SHORT EXERCISE: List every line in this data where the string "FreeCAD" occurs.

DATA FOR PROCESSING:
+++
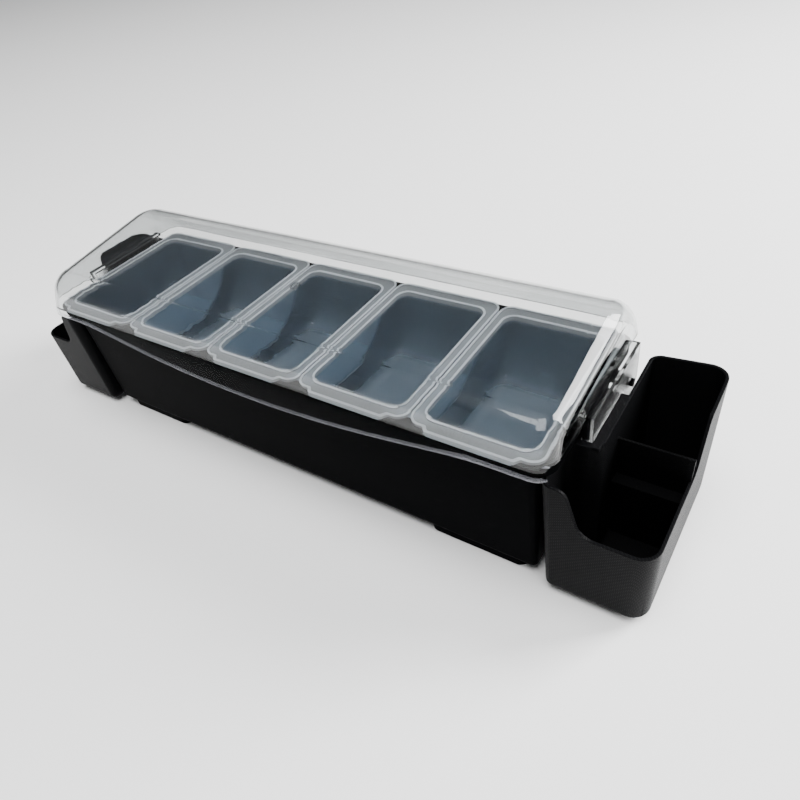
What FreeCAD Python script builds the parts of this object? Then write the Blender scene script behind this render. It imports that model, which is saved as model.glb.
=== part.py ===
import FreeCAD, Part
import math
import os
import Sketcher
from FreeCAD import Placement, Rotation, Vector

# Covered condiment dispenser: five lift-out trays in a deep tub, a hinged clear lid and
# a hanging caddy at each end.  Millimetres; X runs along the row of trays, the front is
# at -Y and the feet stand on Z = 0.  Heights named "drop" are measured down from the
# plane of the tray rims.

os.makedirs("parts", exist_ok=True)
doc = FreeCAD.newDocument("condiment_dispenser")

drivingSizes = [
    ("rim_height", 125.5),
    ("tray_count", 5),
    ("tray_land", 17),
    ("tray_gap", 1.4),
    ("tray_rim", 2.5),
    ("tray_rim_corner", 9.5),
    ("tray_rim_bite", 2.2),
    ("mouth_width", 78),
    ("mouth_length", 123),
    ("mouth_corner", 12),
    ("tray_depth", 50.5),
    ("tray_wall", 1.5),
    ("tray_side_lean", 0.045),
    ("tray_toe_lean", 0.045),
    ("tray_toe_radius", 13),
    ("scoop_lean", 0.4),
    ("scoop_radius", 54),
    ("tray_fit", 0.4),
    ("bead_width", 1.6),
    ("bead_rise", 0.9),
    ("tongue_inset", 15.8),
    ("tongue_reach", 1.5),
    ("tongue_step", 3),
    ("tongue_round", 2),
    ("tongue_lip", 4),
    ("tongue_lip_inset", 1.5),
    ("tongue_gap", 0.3),
    ("tub_seat", 4.6),
    ("tub_slack", 3.8),
    ("tub_wall", 2),
    ("tub_lean", 0.039),
    ("tub_corner", 8),
    ("tub_belly", 3),
    ("foot_rise", 9.5),
    ("foot_length", 81),
    ("foot_width", 20),
    ("foot_corner", 8),
    ("foot_edge", 1.2),
    ("foot_end_inset", 13.4),
    ("foot_side_inset", 7),
    ("flange_end", 9.5),
    ("flange_side", 6.3),
    ("flange_thick", 2.5),
    ("flange_corner", 14),
    ("flange_edge", 1),
    ("flange_lip", 8),
    ("lip_thick", 2),
    ("hanger_drop", 18.5),
    ("hanger_thick", 4),
    ("hanger_half", 24),
    ("hanger_slot", 5.2),
    ("hanger_bar", 9),
    ("hanger_corner", 2),
    ("hanger_root", 0.3),
    ("pivot_back", 44),
    ("pivot_drop", 20),
    ("boss_size", 10),
    ("boss_gap", 0.6),
    ("pin_size", 6),
    ("pin_show", 2),
    ("pin_fit", 0.075),
    ("lid_wall", 2.4),
    ("lid_gap", 4.4),
    ("lid_end_gap", 0.8),
    ("lid_end_lean", 0.079),
    ("skirt_top", 5.5),
    ("skirt_bend", 26),
    ("skirt_return", 5),
    ("front_slope", 0.37),
    ("brow_radius", 22),
    ("crown_rise", 33.6),
    ("crown_slope", 0.127),
    ("back_radius", 41),
    ("back_lean", 0.158),
    ("back_edge", 3),
    ("lid_edge_round", 15),
    ("arch_drop", 35),
    ("arch_end_inset", 55.6),
    ("arch_ends", 7),
    ("arch_radius", 900),
    ("arch_blend", 300),
    ("end_edge", 2),
    ("ledge_height", 4),
    ("apron_reach", 5.8),
    ("apron_front", 27),
    ("apron_clear", 0.8),
    ("apron_round", 3),
    ("lobe_half", 14),
    ("lobe_round", 13.8),
    ("caddy_gap", 1.5),
    ("caddy_reach", 66),
    ("caddy_front", 72),
    ("caddy_back", 75),
    ("caddy_bottom", 120),
    ("caddy_wall", 2.2),
    ("caddy_lean", 0.025),
    ("caddy_corner", 15),
    ("caddy_inner_corner", 8),
    ("caddy_base_round", 5.5),
    ("caddy_high", 12),
    ("caddy_low", 53),
    ("caddy_set_back", 20.6),
    ("caddy_jog", 29),
    ("caddy_shelf_thick", 2.5),
    ("caddy_shelf_back", 26),
    ("front_sweep_start", 16.6),
    ("front_sweep_end", 26.6),
    ("side_sweep_start", 20),
    ("side_sweep_end", 11),
    ("sweep_crest", 8),
    ("sweep_hollow", 12),
    ("hook_thick", 2.4),
    ("hook_drop", 4.5),
    ("hook_fit", 0.3),
    ("hook_side_fit", 2),
    ("hook_corner", 0.8),
    ("divider_low", 66),
    ("divider_high", 34),
    ("divider_front", 7),
    ("divider_step", 9),
    ("divider_thick", 2),
    ("sunk", 0.3),
    ("past", 5),
]

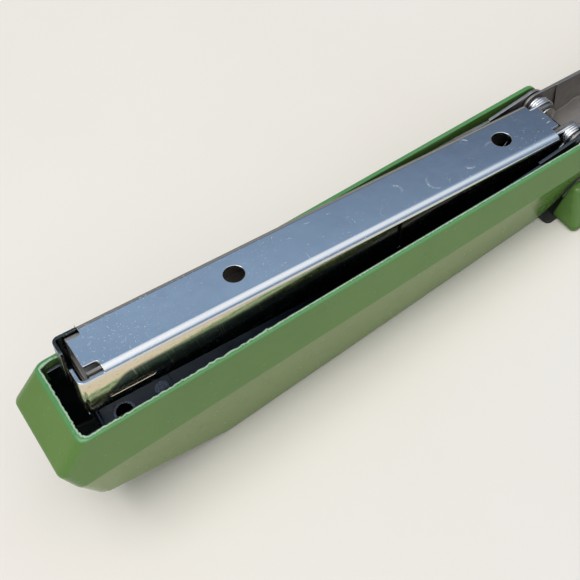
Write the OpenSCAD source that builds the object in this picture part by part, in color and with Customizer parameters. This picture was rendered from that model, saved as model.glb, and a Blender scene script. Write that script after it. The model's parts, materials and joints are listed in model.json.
+++
RESULT OF THIS EXERCISE:
What FreeCAD Python script builds the parts of this object? Then write the Blender scene script behind this render. It imports that model, which is saved as model.glb.
import FreeCAD, Part
from FreeCAD import Placement, Rotation, Vector
doc = FreeCAD.newDocument("condiment_dispenser")